The first operating systems for consumers didn’t look like the ones we interact with today; they only consisted of text. A user would type very specific commands to create a new document, retrieve data, or delete a file. It required a computer literacy that few acquired, since the commands were specific and there was no room for error. Then, in the 1980s, IBM, Microsoft, and Apple introduced the graphical user interface. There was now a desktop where people could store files and programs. Suddenly you didn’t need to learn sets of commands to use a computer, you just needed to point and click.
The computer had transformed into something that anybody could use. It was one of the first steps in making computers as common as they are today.
But now that the era of mobile computing has been established, operating systems are hurtling toward a new paradigm. Devices are functionally always connected to the internet, and, by extension, connected to things like smart speakers, lights, and even to another computer, phone, tablet, or TV.
“We’re not talking about necessarily a single screen device or, you know, sitting down in front of a laptop. We’re thinking about the more abstract terms about the world the customer lives in,” Rich Koehler, director of product for Alexa AI, tells Quartz.
The operating system of the future isn’t just for one device. Rather, it supports an entire ecosystem. Amazon is demonstrating that with Alexa, a custom voice-based operating system that started out as only a smart speaker. Now Alexa also exists in your phone, your stereo, your microwave. You no longer need a different operating system for each IoT device or smart speaker.
“All of these things together constitute the world the customer lives in, and we have the ability to make that world simpler for the customer by bringing together the things that they want to do and have that world react to their desires,” Koehler said.
Amazon has had the opportunity to reinvent the operating system because it started from scratch—a new kind of operating system that just uses your voice instead of mouse clicks or a keyboard. To make this voice-first approach possible, the system uses artificial intelligence to decode spoken words into text and decide what a user is asking, meaning personalized AI is in the operating system’s core design.
“I love the concept that there is an AI foundation that enables the transition from the customer needing to learn the technology, to instead the AI learns the customer and then makes the technology available,” Koehler said.
Amazon’s futuristic operating system is rooted in completing real-world tasks, like turning on a light or a coffee machine, playing music, or answering simple questions. But when you’re sitting down to do some research or write, say, a news article, the screen still reigns supreme.
That’s where Google comes in. Even though it operates Android, the mobile operating system with more than 80% market share, the company is still trying to redesign what a laptop operating system looks like in a time when our technology should be adapting to us.
Chrome OS takes the approach of making the internet browser pretty much the whole computer. Since most of us are booting up our laptops to just open an internet browser anyway, Google decided to cut away everything else.
That’s part of the reason why Chromebooks can be so appealing in 2018 and beyond—simple web searching, social media, and entertainment are all done in a browser tab, so there’s little need for anything else. This allows it to make relatively cheap, nimble devices. A Chromebook is more of an access point than a standalone machine.

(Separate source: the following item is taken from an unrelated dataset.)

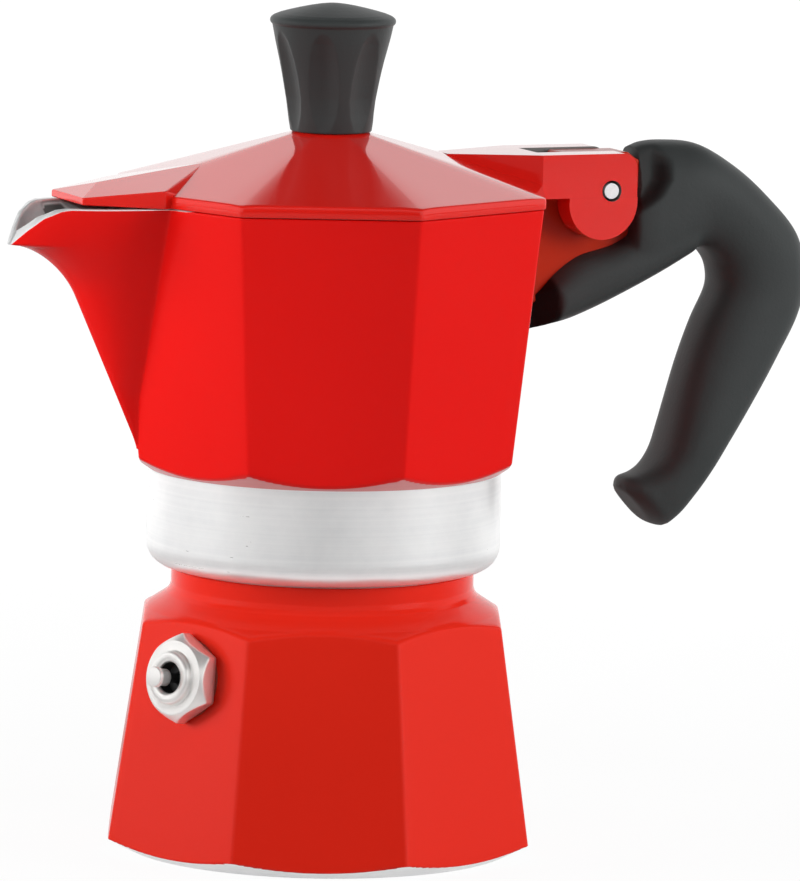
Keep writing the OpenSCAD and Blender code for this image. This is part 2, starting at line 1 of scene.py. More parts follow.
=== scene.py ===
"""Stovetop moka pot: octagonal boiler with a safety valve, screwed collector with a spout,
hinged lid with a fluted knob, and a moulded handle. Sizes in the sections are in millimetres."""
import bpy
import bmesh
import numpy as np
from mathutils import Matrix, Vector


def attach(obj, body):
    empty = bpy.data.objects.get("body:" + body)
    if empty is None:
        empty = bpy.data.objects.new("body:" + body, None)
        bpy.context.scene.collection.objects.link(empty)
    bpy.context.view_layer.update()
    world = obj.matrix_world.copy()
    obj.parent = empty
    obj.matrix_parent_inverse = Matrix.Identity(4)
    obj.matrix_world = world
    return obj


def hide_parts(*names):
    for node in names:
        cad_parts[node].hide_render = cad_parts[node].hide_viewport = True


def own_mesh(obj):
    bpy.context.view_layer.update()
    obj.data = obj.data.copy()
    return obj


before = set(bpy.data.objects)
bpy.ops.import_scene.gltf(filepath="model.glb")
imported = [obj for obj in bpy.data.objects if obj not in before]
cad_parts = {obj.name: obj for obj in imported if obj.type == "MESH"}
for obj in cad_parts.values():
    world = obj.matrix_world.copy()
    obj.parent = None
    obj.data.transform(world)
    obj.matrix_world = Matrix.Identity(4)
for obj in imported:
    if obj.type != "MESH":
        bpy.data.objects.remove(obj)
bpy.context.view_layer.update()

# ---------------------------------------------------------------------------------------------
# Boiler. Cast aluminium, eight tapered facets with soft corners under a glossy red enamel.
# The base chamfer, the screwed neck and the inside are turned and left bare.
# ---------------------------------------------------------------------------------------------
MM, SAME_POINT, NO_LENGTH = 0.001, 2e-6, 1e-7
FACET = np.cos(np.radians(22.5))
SOFT_CORNER = 0.035


def around(fine_spout=False):
    """Angles round the pot. Each 45 degree sector has samples packed at its corner, and the
    spout's side, at 180 degrees, can be sampled more finely."""
    arc = np.degrees(np.arctan(SOFT_CORNER * np.sin(np.radians(22.5)) /
                               ((1 - SOFT_CORNER) / FACET + SOFT_CORNER * FACET)))
    near = np.linspace(-arc, arc, 7)
    far = arc + (22.5 - arc) * np.linspace(0, 1, 10)[1:] ** 1.25
    sector = np.concatenate([-far[::-1][:-1], near, far])
    angles = np.concatenate([45 * k + sector for k in range(8)]) % 360
    if fine_spout:
        angles = angles[np.abs(angles - 180) > 24]
        tight = np.concatenate([np.arange(0, 3, 0.2), np.arange(3, 24.1, 0.35)])
        angles = np.concatenate([angles, 180 + tight, 180 - tight])
    return np.radians(np.unique(np.round(angles, 6)))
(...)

Still, Google doesn’t think it has perfected the operating system for the perfect information device, though.
Much like Amazon, the Chrome and Chrome OS teams are working to make the software more personalized and adaptable to the user based on what they’ve done before.
“If you take a step back and ask yourself what is it that makes the web unique versus other platforms built on top of the internet, history is one of those pieces,” Ben Galbraith, a senior product director for Chrome, told Quartz.
Since your computer knows about the kind of information you search for, or the actions you want do, it can automate some of the work and plop a button in front of you.
For example, the Pixel Slate, a convertible laptop with Chrome OS, suggests actions within the application launcher. Right between the Google search bar at the top of the screen and the applications you can tap to launch, there are five actions or recently used apps that the operating system thinks you might want to use based on your history of using the computer. These are still early days for our computers suggesting actions and assisting with our work, but it’s a step towards a future where computers are collaborators as much as they are tools.
As these operating systems become more ubiquitous in our homes and try to predict our next move every waking minute of the day, new questions are emerging about what the duty of an operating system really should be. Is it a portal to let you onto the internet, or a gatekeeper to keep you from falling in?
Google’s Android and Apple’s iOS now have features that allow you to see how much time you’re spending on your phone each day. It’s a rebuttal against the idea that our time spent on our devices should be like time spent in a casino, without any real way to know how much has passed unless you’re paying attention. After years of fighting to consume our time, there’s a notion that our devices should help us reclaim some.
These features are new, and it’s still unknown whether people will find them useful. But an operating system that could alter your relationship with technology raises the question of what other problems an operating system design could solve. How do the form and function of our operating systems now contribute to the problems plaguing the internet today? Could a teenager’s phone stop bullying? Could it warn you that you’re reading news from a disreputable source?
If companies take that path, they would be following precedents set by companies pursuing self-driving cars with features that automatically correct your driving if you’re veering out of a lane, or can’t stop fast enough. It would be a huge shift that would make the operating system inherently political, making decisions on what a computer should and shouldn’t be used for, and granting technologists far more control over how technology is used. But it’s not necessarily unprecedented.
“Cars are not particularly unsafe, but drivers do crazy things all the time,” artificial intelligence journalist John Markoff said when talking about autonomous vehicles. “So if we can be sort of wrapped around with a cocoon that will make us make better decisions, I think we should go that direction.”
Maybe that’s the way we should head with all of our technology: With safety as our north star.